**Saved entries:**
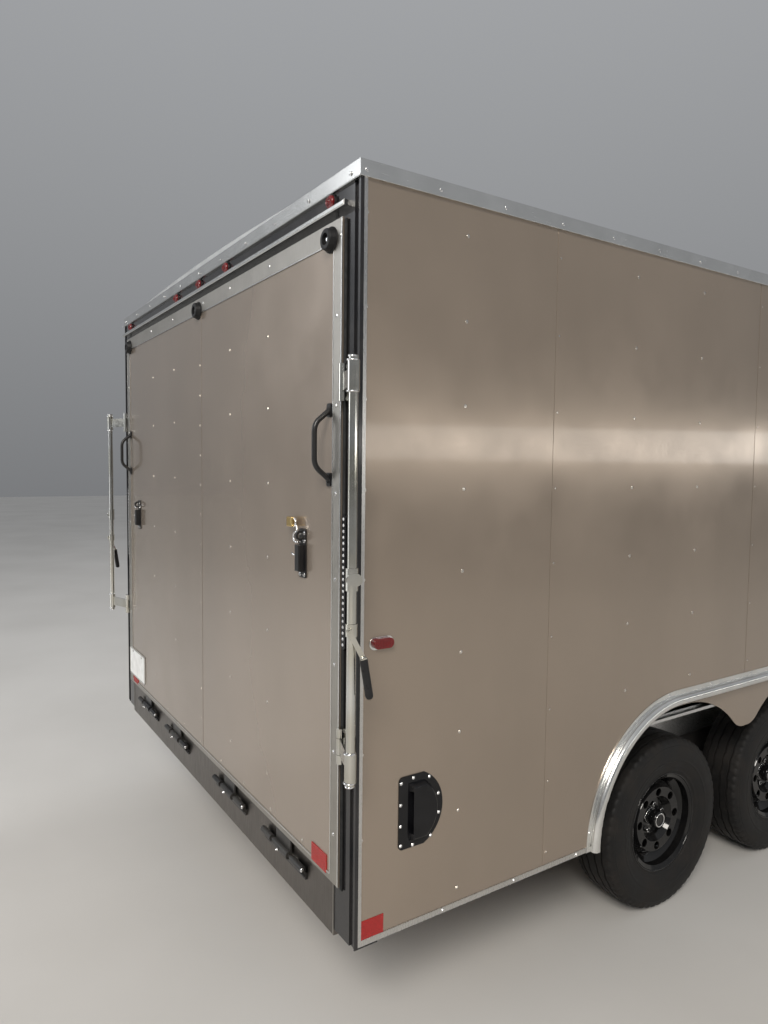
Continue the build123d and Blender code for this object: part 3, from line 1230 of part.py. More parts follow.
def lock_mounts():
    """Base plates on the post with ears above and below each arm and the pivot pin."""
    half_arm = LOCK_ARM_HEIGHT / 2
    half_plate = LOCK_PLATE_HEIGHT / 2
    half_width = LOCK_PLATE_WIDTH / 2
    sheet = LOCK_PLATE_SHEET
    pieces = []
    for z in LOCK_PIVOT_Z:
        plate = block(
            LOCK_PIVOT_X - half_width, LOCK_PIVOT_X + half_width, -sheet, 0, z - half_plate, z + half_plate,
        )
        plate = fillet(plate.edges().filter_by(Axis.Y), sheet)
        ears = ((z - half_plate, z - half_arm - LOCK_EAR_GAP), (z + half_arm + LOCK_EAR_GAP, z + half_plate))
        for z0, z1 in ears:
            ear = block(
                LOCK_PIVOT_X - LOCK_KNUCKLE_RADIUS, LOCK_PIVOT_X + LOCK_KNUCKLE_RADIUS,
                LOCK_PIVOT_Y, -sheet, z0, z1,
            )
            plate = plate + ear + rod_z(LOCK_KNUCKLE_RADIUS, z0, z1, LOCK_PIVOT_X, LOCK_PIVOT_Y)
        pin = rod_z(LOCK_PIN_RADIUS, z - half_plate, z + half_plate, LOCK_PIVOT_X, LOCK_PIVOT_Y)
        pieces += both_sides(plate + pin)
    return pieces


# Lamps and vents
def tail_lamps():
    half = TAIL_LAMP_WIDTH / 2
    low, high = TAIL_LAMP_LOW + half, TAIL_LAMP_HIGH - half
    body = block(TAIL_LAMP_X - half, TAIL_LAMP_X + half, -TAIL_LAMP_DEPTH, 0, low, high)
    for z in (low, high):
        body = body + rod_y(half, -TAIL_LAMP_DEPTH, 0, TAIL_LAMP_X, z)
    return both_sides(body)


def side_marker(y):
    reach = (SIDE_MARKER_LENGTH - SIDE_MARKER_HEIGHT) / 2
    return strap(
        (y - reach, SIDE_MARKER_Z), (y + reach, SIDE_MARKER_Z), SIDE_MARKER_HEIGHT,
        HALF, HALF + SIDE_MARKER_DEPTH,
    )


def marker_lens():
    """Round lens that faces the rear, its rim rounded."""
    lens = rod_y(MARKER_RADIUS, -MARKER_DEPTH, 0, 0, 0)
    return fillet(lens.edges().group_by(Axis.Y)[0], MARKER_ROUND)


def rear_markers():
    lamps = [Pos(x, 0, REAR_MARKER_Z) * marker_lens() for x in REAR_MARKER_X]
    return lamps + both_sides(side_marker(SIDE_MARKER_Y))


def front_markers():
    """Lamps under the roof edge round the nose, and one low on each side ahead of the door."""
    lamp = Rot(0, 0, 180) * marker_lens()
    turn = degrees(atan2(NOSE_DEPTH, HALF - NOSE_TIP_HALF))
    lamps = [Pos(0, NOSE_TIP_Y, REAR_MARKER_Z) * lamp]
    for share in NOSE_LAMP_PLACES:
        x = HALF - share * (HALF - NOSE_TIP_HALF)
        y = BOX_LENGTH + share * NOSE_DEPTH
        lamps += both_sides(Pos(x, y, REAR_MARKER_Z) * Rot(0, 0, -turn) * lamp)
    return lamps + both_sides(side_marker(BOX_LENGTH - FRONT_MARKER_SETBACK))


def vent_edges(rear, inset):
    """Vent outline in (Y, Z), drawn in by `inset`: straight rear, top and bottom, bowed front."""
    low, high = VENT_LOW + inset, VENT_HIGH - inset
    middle = (VENT_LOW + VENT_HIGH) / 2
    straight = VENT_REAR + VENT_STRAIGHT
    return (
        Line((rear, low), (rear, high))
        + Line((rear, high), (straight, high))
        + ThreePointArc((straight, high), (VENT_FRONT - inset, middle), (straight, low))
        + Line((straight, low), (rear, low))
    )


def side_vent():
    """Flat flange with a rounded hood that opens to the rear."""
    flange = side_plate(vent_edges(VENT_REAR, 0), HALF, HALF + VENT_FLANGE_SHEET)
    flange = fillet(flange.edges().filter_by(Axis.X).group_by(Axis.Y)[0], VENT_CORNER)
    hood_rear = VENT_REAR + VENT_HOOD_SETBACK
    hood_face = Plane.YZ * make_face(vent_edges(hood_rear, VENT_FLANGE))
    hood = extrude(hood_face, VENT_DEPTH, dir=(1, 0, 0), taper=VENT_HOOD_TAPER)
    hood = Pos(HALF, 0, 0) * fillet(hood.edges().group_by(Axis.X)[-1], VENT_HOOD_ROUND)
    middle = (VENT_LOW + VENT_HIGH) / 2
    mouth = block(
        HALF + VENT_FLANGE_SHEET, HALF + VENT_DEPTH - VENT_HOOD_SHEET,
        hood_rear - 1, hood_rear + VENT_MOUTH_LENGTH,
        middle - VENT_MOUTH_HEIGHT / 2, middle + VENT_MOUTH_HEIGHT / 2,
    )
    return both_sides(flange + hood - mouth)


# Side door
def side_door():
    return block(
        HALF - DOOR_THICKNESS, HALF, DOOR_REAR + DOOR_GAP, DOOR_FRONT - DOOR_GAP,
        DOOR_LOW + DOOR_GAP, DOOR_HIGH - DOOR_GAP,
    )


def side_door_frame():
    width = DOOR_FRAME_WIDTH
    outer = block(
        HALF, HALF + DOOR_FRAME_PROUD, DOOR_REAR - width, DOOR_FRONT + width,
        DOOR_LOW - width, DOOR_HIGH + width,
    )
    return outer - door_opening()


def door_hinge_fixed(z):
    third = DOOR_HINGE_LENGTH / 3
    half = DOOR_HINGE_LENGTH / 2
    face = HALF + DOOR_FRAME_PROUD
    x, y = DOOR_HINGE_X, DOOR_HINGE_Y
    rear = y + DOOR_LEAF_GAP
    leaf = block(face, face + DOOR_LEAF_SHEET, rear, rear + DOOR_LEAF_WIDTH, z - half, z + half)
    gap = third / 2 + DOOR_HINGE_END_GAP
    leaf = leaf - rod_z(DOOR_HINGE_RADIUS + DOOR_LEAF_GAP, z - gap, z + gap, x, y)
    whole = leaf + rod_z(DOOR_HINGE_PIN, z - half, z + half, x, y)
    for z0 in (z - half, z + half - third):
        whole = whole + rod_z(DOOR_HINGE_RADIUS, z0, z0 + third, x, y)
    return whole


def door_hinge_moving(z):
    half = DOOR_HINGE_LENGTH / 6 - DOOR_HINGE_END_GAP
    x, y = DOOR_HINGE_X, DOOR_HINGE_Y
    sheet = DOOR_STRAP_SHEET
    knuckle = rod_z(DOOR_HINGE_RADIUS, z - half, z + half, x, y)
    leaf = block(HALF, HALF + sheet, y - DOOR_STRAP_REACH, y - DOOR_HINGE_RADIUS / 2, z - half, z + half)
    riser = block(HALF, x, y - DOOR_GAP - 2 * sheet + 2, y - DOOR_HINGE_RADIUS / 2, z - half, z + half)
    bore = rod_z(DOOR_HINGE_PIN + RUNNING_CLEARANCE, z - 2 * half, z + 2 * half, x, y)
    return joined([knuckle, leaf, riser]) - bore


def door_latch():
    """Recessed bar latch on its plate."""
    y = DOOR_REAR + LATCH_PLATE_SETBACK
    z = DOOR_LOW + LATCH_PLATE_RISE
    plate = block(
        HALF, HALF + LATCH_PLATE_SHEET, y - LATCH_PLATE_HALF_WIDTH, y + LATCH_PLATE_HALF_WIDTH,
        z - LATCH_PLATE_HALF_HEIGHT, z + LATCH_PLATE_HALF_HEIGHT,
    )
    plate = fillet(plate.edges().filter_by(Axis.X), LATCH_BAR_HALF)
    face = HALF + LATCH_PLATE_SHEET
    handle = strap(
        (y - LATCH_BAR_HALF, z), (y + LATCH_BAR_HALF, z), 2 * LATCH_BAR_HALF, face, face + LATCH_BAR_REACH,
    )
    return plate + handle


def wiring_box():
    y = NOSE_TIP_Y + WIRING_BOX_SETBACK
    x = TONGUE_TIP_X + (TONGUE_TIP_Y - y) * tan(radians(TONGUE_ANGLE))
    half_width, half_length = WIRING_BOX_WIDTH / 2, WIRING_BOX_LENGTH / 2
    box = block(
        x - half_width, x + half_width, y - half_length, y + half_length,
        DECK_BOTTOM, DECK_BOTTOM + WIRING_BOX_HEIGHT,
    )
    return fillet(box.edges().group_by(Axis.Z)[-1], WIRING_BOX_HEIGHT / 8)


os.makedirs("parts", exist_ok=True)

save("main_rails", *main_rails())
save("crossmembers", *crossmembers())
save("tongue", tongue())
save("coupler", coupler())
save("jack_tube", jack_tube())
save("jack_leg", jack_leg())
save("leaf_springs", *[s for y in WHEEL_Y.values() for s in both_sides(leaf_spring(y))])
save("spring_hangers", *spring_hangers())
save("equalizers", *both_sides(equalizer()))

for end, wheel_y in WHEEL_Y.items():
    save(f"axle_{end}", axle(wheel_y))
    for side_name, sign in (("right", 1), ("left", -1)):
        save(f"tyre_{end}_{side_name}", tyre(sign, wheel_y))
        save(f"rim_{end}_{side_name}", rim(sign, wheel_y))
        save(f"hub_{end}_{side_name}", hub(sign, wheel_y))

save("floor_deck", floor_deck())
save("sidewall_right", side_wall() - door_opening())
save("sidewall_left", mirror(side_wall(), Plane.YZ))
nose_right, nose_left = nose_walls()
save("nose_wall_right", nose_right)
save("nose_wall_left", nose_left)
save("stone_guard", stone_guard())
save("roof", roof())
save("roof_trim", roof_trim())
save("edge_trims", *edge_trims())
save("wheel_wells", *both_sides(wheel_well()))
save("arch_trims", *both_sides(arch_trim()))
save("arch_skirts", *both_sides(arch_skirt()))

save("rear_posts", *rear_posts())
save("rear_header", rear_header())
save("drip_rail", drip_rail())
save("rear_sill", rear_sill())

save("ramp_panel", ramp_panel())
save("ramp_edge_band", ramp_edge_band())
save("sill_hinges", *[sill_hinge(x) for x in HINGE_X])
save("ramp_hinges", *[ramp_hinge(x) for x in HINGE_X])
save("ramp_bumpers", *[bumper(x) for x in BUMPER_X])
save("grab_handles", *both_sides(grab_handle()))
save("hasps", *both_sides(hasp()))

lock_right = swing_to_rest(bar_lock())
save("bar_lock_right", lock_right)
save("bar_lock_left", mirror(lock_right, Plane.YZ))
save("lock_mounts", *lock_mounts())

save("tail_lamps", *tail_lamps())
save("rear_markers", *rear_markers())
save("front_markers", *front_markers())
save("side_vents", *side_vent())

save("side_door", side_door())
save("side_door_frame", side_door_frame())
save("side_door_hinges", *[door_hinge_fixed(z) for z in DOOR_HINGE_Z])
save("side_door_straps", *[door_hinge_moving(z) for z in DOOR_HINGE_Z])
save("side_door_latch", door_latch())
save("wiring_box", wiring_box())
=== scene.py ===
import json
from itertools import product
from math import cos, hypot, pi, radians, sin, sqrt

import bmesh
import bpy
from mathutils import Matrix, Vector


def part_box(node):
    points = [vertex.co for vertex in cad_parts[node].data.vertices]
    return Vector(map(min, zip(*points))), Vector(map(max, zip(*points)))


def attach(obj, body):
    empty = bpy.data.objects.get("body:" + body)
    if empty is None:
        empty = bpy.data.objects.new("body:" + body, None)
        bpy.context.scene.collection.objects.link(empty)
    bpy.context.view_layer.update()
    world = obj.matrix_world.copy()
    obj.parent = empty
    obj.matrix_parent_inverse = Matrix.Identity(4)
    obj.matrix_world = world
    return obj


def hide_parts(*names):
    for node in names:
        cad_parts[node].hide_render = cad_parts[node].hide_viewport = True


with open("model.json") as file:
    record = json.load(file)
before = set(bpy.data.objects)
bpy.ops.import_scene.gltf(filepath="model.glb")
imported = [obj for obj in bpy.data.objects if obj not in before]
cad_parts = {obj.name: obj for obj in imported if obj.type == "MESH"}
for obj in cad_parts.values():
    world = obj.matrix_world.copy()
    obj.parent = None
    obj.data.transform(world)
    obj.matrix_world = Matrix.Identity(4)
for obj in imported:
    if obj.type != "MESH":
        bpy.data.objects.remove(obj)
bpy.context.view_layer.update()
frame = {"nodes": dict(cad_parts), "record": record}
nodes = frame["nodes"]

# Sizes in metres, Y counted from the rear face of the door posts
REAR_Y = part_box("rear_posts")[0].y


def at(x, y, z):
    """A place in the shared frame from one counted from the posts' rear face."""
    return Vector((x, y + REAR_Y, z))


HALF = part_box("sidewall_right")[1].x
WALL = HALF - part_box("sidewall_right")[0].x
WALL_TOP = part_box("rear_posts")[1].z
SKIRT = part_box("sidewall_right")[0].z
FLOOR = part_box("floor_deck")[1].z
BOX_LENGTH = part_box("sidewall_right")[1].y - REAR_Y
NOSE_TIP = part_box("nose_wall_right")[1].y - REAR_Y
TIP_HALF = 0.08
POST_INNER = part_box("rear_header")[1].x
HEADER_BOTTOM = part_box("rear_header")[0].z
RAMP_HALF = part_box("ramp_panel")[1].x
RAMP_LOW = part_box("ramp_panel")[0].z
RAMP_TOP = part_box("ramp_panel")[1].z
RAMP_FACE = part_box("ramp_panel")[0].y - REAR_Y
RAMP_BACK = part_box("ramp_panel")[1].y - REAR_Y
BAND_FACE = RAMP_FACE - 0.002
SKIN_LOW = RAMP_LOW + 0.022
SKIN_HIGH = RAMP_TOP - 0.058
WHEEL_RADIUS = 0.36
WHEEL_Y = {"rear": 1.572, "front": 2.436}
TYRE_X = 1.113
SIDES = (("right", 1), ("left", -1))
AHEAD = (0, -1, 0)
UP = Vector((0, 0, 1))

# How far a lapped sheet stands proud, then heads of screws and bolts as (radius, height)
LAP = 0.0011
SHEET_SCREW = (0.0046, 0.0022)
SEAM_SCREW = (0.0040, 0.0020)
BAND_SCREW = (0.0048, 0.0022)
TRIM_SCREW = (0.0048, 0.0024)
DOOR_SCREW = (0.0044, 0.0022)
PANEL_SCREW = (0.0045, 0.0022)
VENT_SCREW = (0.0045, 0.0024)
RAIL_SCREW = (0.0042, 0.0020)
LINING_SCREW = (0.0042, 0.0018)
DECK_SCREW = (0.0042, 0.0012)
RAMP_SCREW = (0.0044, 0.0014)
SMALL_BOLT = (0.0042, 0.0036)
HINGE_BOLT = (0.0042, 0.0034)

# Camera: the photograph's place and aim, in degrees and millimetres of lens
CAMERA_YAW = 56.788
CAMERA_PITCH = 3.618
CAMERA_ROLL = 0.642
CAMERA_LENS = 25.121
CAMERA_PLACE = at(2.985, -1.019, 1.836)


def new_object(name, data):
    obj = bpy.data.objects.new(name, data)
    bpy.context.scene.collection.objects.link(obj)
    return obj


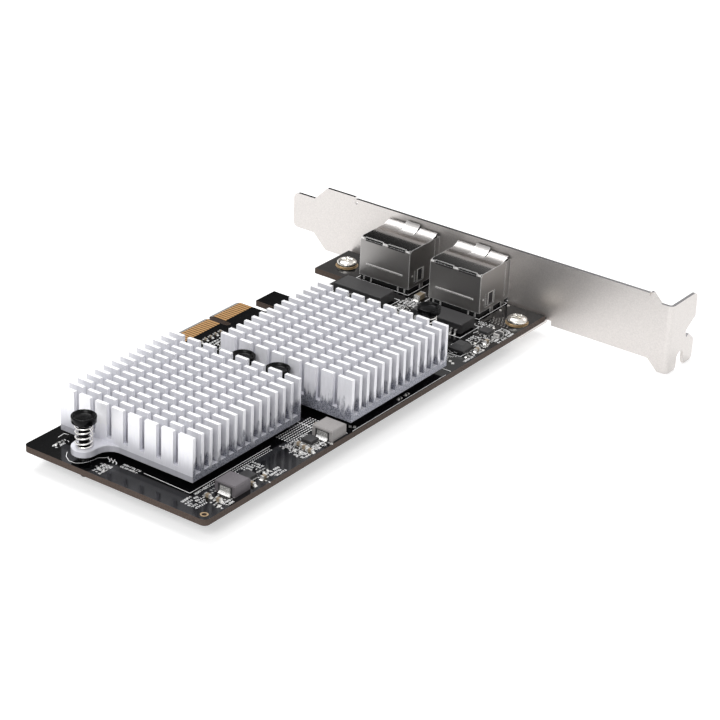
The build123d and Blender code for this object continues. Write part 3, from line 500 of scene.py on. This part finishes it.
SPRING_WIRE_RADIUS = 0.235
for side, places in PIN_PLACES.items():
    pins = joined([turned(pin_profile(), place, 56) for place in places])
    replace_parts(piece(f"push_pin_bodies_{side}", pins, "pin_nylon", smooth=True), f"push_pins_{side}")
    coils = joined([tube(spring_path() + (*place, 0), SPRING_WIRE_RADIUS, 10) for place in places])
    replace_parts(piece(f"coil_springs_{side}", coils, "spring_steel", smooth=True), f"pin_springs_{side}")


def screw_head(centre, turn, rings=26, steps=96):
    """Domed pan head with a cross recess, over (r, t): height = 0.75 + 1.1 sqrt(1 - (0.97 r)^2.6), less the
    recess depth where the smaller of |u| and |v| is within the arm and the larger within its reach."""
    radius, shank_radius, shank_end, rest = 2.7, 1.45, -3.1, 0.04
    arm_half, arm_slope, arm_reach, end_slope, recess_depth = 0.42, 0.14, 1.55, 0.3, 1.05
    r = np.linspace(0.02, 1, rings)[:, None]
    t = np.linspace(0, 2 * np.pi, steps, endpoint=False)[None, :]
    x, y = r * radius * np.cos(t), r * radius * np.sin(t)
    u, v = x * math.cos(turn) + y * math.sin(turn), -x * math.sin(turn) + y * math.cos(turn)
    arm = np.minimum(np.abs(u), np.abs(v))
    reach = np.maximum(np.abs(u), np.abs(v))
    recess = np.clip((arm_half - arm) / arm_slope, 0, 1) * np.clip((arm_reach - reach) / end_slope, 0, 1)
    dome = 0.75 + 1.1 * np.sqrt(np.clip(1 - (r * 0.97) ** 2.6, 0, 1)) + 0 * t
    z = rest + dome - recess_depth * recess
    top = np.stack([x, y, z], -1)[::-1]
    skirt = np.stack([x[-1], y[-1], rest + 0 * x[-1]], -1)[None]
    shank = [np.stack([shank_radius * np.cos(t[0]), shank_radius * np.sin(t[0]), 0 * t[0] + h], -1)[None]
             for h in (shank_end, rest)]
    rows = np.concatenate([*shank, skirt, top]) + (*centre, 0)
    return rows.reshape(-1, 3), closed_rings(len(rows), steps)


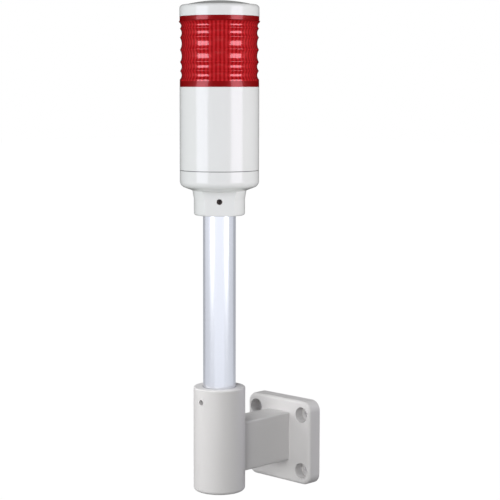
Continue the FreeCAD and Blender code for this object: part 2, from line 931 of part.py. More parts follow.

**Written instruction:** Among the records above, extract exactly the lines from the line with "lock_right = swing_to_rest(bar_lock())" to the line with "obj.matrix_world = world", both lines included, and leave out the rest.

**Exercise result:**
lock_right = swing_to_rest(bar_lock())
save("bar_lock_right", lock_right)
save("bar_lock_left", mirror(lock_right, Plane.YZ))
save("lock_mounts", *lock_mounts())

save("tail_lamps", *tail_lamps())
save("rear_markers", *rear_markers())
save("front_markers", *front_markers())
save("side_vents", *side_vent())

save("side_door", side_door())
save("side_door_frame", side_door_frame())
save("side_door_hinges", *[door_hinge_fixed(z) for z in DOOR_HINGE_Z])
save("side_door_straps", *[door_hinge_moving(z) for z in DOOR_HINGE_Z])
save("side_door_latch", door_latch())
save("wiring_box", wiring_box())
=== scene.py ===
import json
from itertools import product
from math import cos, hypot, pi, radians, sin, sqrt

import bmesh
import bpy
from mathutils import Matrix, Vector


def part_box(node):
    points = [vertex.co for vertex in cad_parts[node].data.vertices]
    return Vector(map(min, zip(*points))), Vector(map(max, zip(*points)))


def attach(obj, body):
    empty = bpy.data.objects.get("body:" + body)
    if empty is None:
        empty = bpy.data.objects.new("body:" + body, None)
        bpy.context.scene.collection.objects.link(empty)
    bpy.context.view_layer.update()
    world = obj.matrix_world.copy()
    obj.parent = empty
    obj.matrix_parent_inverse = Matrix.Identity(4)
    obj.matrix_world = world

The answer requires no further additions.